I use fast acting yeast, which comes in powdered form and needs only one kneading and proving session. I have a very simple recipe which I make up sometimes using white and at other times using a multi-cereal flour. The amount of dough makes one loaf. I usually use a 2lb loaf tin which I have had for years, though occasionally, I take balls of dough (about 7-9) and place them in a round tin for rolls (one roll in the middle and the rest round it).

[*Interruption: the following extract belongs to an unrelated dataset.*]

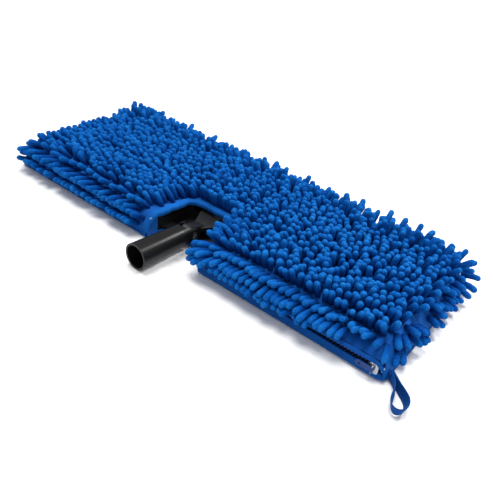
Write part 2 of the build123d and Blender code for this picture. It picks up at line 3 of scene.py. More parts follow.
import bpy
import numpy as np
from mathutils import Matrix, Vector


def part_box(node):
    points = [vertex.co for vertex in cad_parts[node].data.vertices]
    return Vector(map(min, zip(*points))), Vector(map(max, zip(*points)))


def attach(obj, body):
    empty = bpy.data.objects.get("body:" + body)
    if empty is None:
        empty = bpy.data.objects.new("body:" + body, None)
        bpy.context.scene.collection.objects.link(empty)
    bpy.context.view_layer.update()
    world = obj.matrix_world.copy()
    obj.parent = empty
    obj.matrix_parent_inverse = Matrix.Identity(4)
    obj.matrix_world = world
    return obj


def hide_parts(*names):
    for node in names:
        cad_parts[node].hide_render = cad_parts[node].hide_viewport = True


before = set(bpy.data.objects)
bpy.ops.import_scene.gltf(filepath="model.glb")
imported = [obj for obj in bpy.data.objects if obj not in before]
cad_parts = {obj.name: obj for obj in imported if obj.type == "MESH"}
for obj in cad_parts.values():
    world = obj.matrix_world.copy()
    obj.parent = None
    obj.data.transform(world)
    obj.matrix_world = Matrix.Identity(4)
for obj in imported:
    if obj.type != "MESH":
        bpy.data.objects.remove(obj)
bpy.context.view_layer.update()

MM = 0.001  # shapes below are worked out in millimetres


def box_mm(node):
    low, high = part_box(node)
    return np.array(low) / MM, np.array(high) / MM


def smooth(value, start=0.0, end=1.0):
    t = np.clip((np.asarray(value, float) - start) / (end - start), 0, 1)
    return t * t * (3 - 2 * t)


def unit(vectors):
    return vectors / np.linalg.norm(vectors, axis=-1, keepdims=True)


# ------------------------------------------------------------------ sizes taken from the CAD nodes

base_high = box_mm("bottom_panel")[1]
tape_low, tape_high = box_mm("zip_tape_upper")
loop_low, loop_high = box_mm("hanging_loop")

END_X = base_high[0]
SIDE_Y = base_high[1]
TOP_Z = box_mm("top_panel")[1][2]
STRIP_TOP = box_mm("front_hem")[1][2]
LOWER_Y = box_mm("notch_lips")[1][1]  # back edge of the lower notch
CLOTH = 1.2
BASE_CLOTH = 1.0
TRIM_CLOTH = 0.9  # hem and notch walls
HEM_Z = 4.0  # lower edge of the cloth that turns down
ROLL_OUT = 16.0  # how far in from the edge the cloth starts to turn down
ROLL_ARC = 25.9  # length of cloth in that turn
FLAP_Z = box_mm("front_flap")[0][2] - 1.7
FLAP_LIFT = 2.3  # rise of the flap's edge where the zip gapes widest


def zip_gape(x):
    """How far the sleeve's two edges stand apart from the closed zip, along its length."""
    opened = smooth(x, 128, 196)
    small_mouth = 0.45 * np.exp(-(((x - 146) / 7) ** 2))
    closed_end = 0.5 * smooth(x, 214, 226)
    return opened + small_mouth - closed_end


NOTCH_Y = -21.0  # inner end of the notch
NOTCH_HALF = 31.0
NOTCH_TAPER = 0.076  # widening to each side per millimetre towards the front
NOTCH_R = 12.0
DRAWN_BACK = 5.0
DRAWN_OUT = 7.0


def notch_half(y):
    """Half width of the notch at y, with its two round inner corners."""
    depth = np.clip(NOTCH_Y - np.asarray(y, float), 0, None)
    straight = NOTCH_HALF + NOTCH_TAPER * depth
    corner = np.clip(NOTCH_R - depth, 0, NOTCH_R)
    return straight - NOTCH_R + np.sqrt(NOTCH_R**2 - corner**2)


def pulled_in(points):
    """The left half's front edge is drawn back a little, and its front corner is drawn outward."""
    points = np.array(points, float)
    x, y = points[..., 0], points[..., 1]
    left = smooth(-x, 8, 28)
    points[..., 1] = y + DRAWN_BACK * smooth(-y, 52, 84) * left
    points[..., 0] = x - DRAWN_OUT * smooth(-x, 185, 228) * smooth(-y, 20, 87)
    return points


# ------------------------------------------------------------------ materials


def put(socket, value, tree):
    if isinstance(value, bpy.types.NodeSocket):
        tree.links.new(value, socket)
    else:
        socket.default_value = value


def add_node(tree, kind, inputs=(), **settings):
    made = tree.nodes.new(kind)
    for key, value in settings.items():
        setattr(made, key, value)
    for key, value in dict(inputs).items():
        put(made.inputs[key], value, tree)
    return made


def maths(tree, operation, a, b=0.0, c=0.0):
    made = tree.nodes.new("ShaderNodeMath")
    made.operation = operation
    for socket, value in zip(made.inputs, (a, b, c)):
        put(socket, value, tree)
    return made.outputs[0]


def noise(tree, where, scale, detail=3.0, rough=0.55, distortion=0.0):
    inputs = {
        "Vector": where,
        "Scale": scale,
        "Detail": detail,
        "Roughness": rough,
        "Distortion": distortion,
    }
    return add_node(tree, "ShaderNodeTexNoise", inputs).outputs[0]


def stretch(tree, where, scales):
    made = tree.nodes.new("ShaderNodeMapping")
    put(made.inputs["Vector"], where, tree)
    made.inputs["Scale"].default_value = scales
    return made.outputs[0]


def ramp(tree, factor, *stops):
    made = tree.nodes.new("ShaderNodeValToRGB")
    put(made.inputs[0], factor, tree)
    elements = made.color_ramp.elements
    while len(elements) < len(stops):
        elements.new(0.5)
    for element, (place, colour) in zip(elements, stops):
        element.position = place
        element.color = (*colour, 1.0)
    return made.outputs[0]


def bump(tree, height, strength, distance, below=None):
    inputs = {"Height": height, "Strength": strength, "Distance": distance}
    if below is not None:
        inputs["Normal"] = below
    return add_node(tree, "ShaderNodeBump", inputs).outputs[0]


def waves(tree, where, period, direction):
    """Bands across one axis, period metres apart."""
    inputs = {
        "Vector": where,
        "Scale": math.tau / (20 * period),
        "Distortion": 0.4,
        "Detail": 1.0,
    }
    made = add_node(tree, "ShaderNodeTexWave", inputs, bands_direction=direction)
    return made.outputs[1]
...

The bread has a lovely texture and slices beautifully. It also keeps well, too.

 Basic Bread Recipe

  • 500 gms strong flour, white or multi cereal  (Pain or Pain multi-céréales)
  • 2 sachets quick acting yeast (Levure du Boulanger Super Active)
  • 1 teaspoon salt
  • 300 gms tepid water (275 gms if using multi-cereal flour ) and yes, I do weigh it!

Put all dry ingredients in a large bowl and stir lightly together, leaving a slight well in the centre. Add the water. Mix well with a large spoon, until the flour has been just about incorporated. Don’t be tempted to add any more water, it will work.

Tip dough out onto lightly floured work surface. Work any remaining flour into the dough with your fingers, then knead for 5-10 minutes until it feels smooth and elastic. Mould roughly into the shape of the tin.

Place in the greased tin and cover with oiled film. Put in a warm place for about 2 hours to rise.

Pre-heat the oven to 200 degrees C. Put dough in oven to cook for 25-30 minutes until golden brown. Bread is cooked when it sounds hollow when tapped on the base.  

Tip out onto a cake rack and leave to cool for at least half an hour.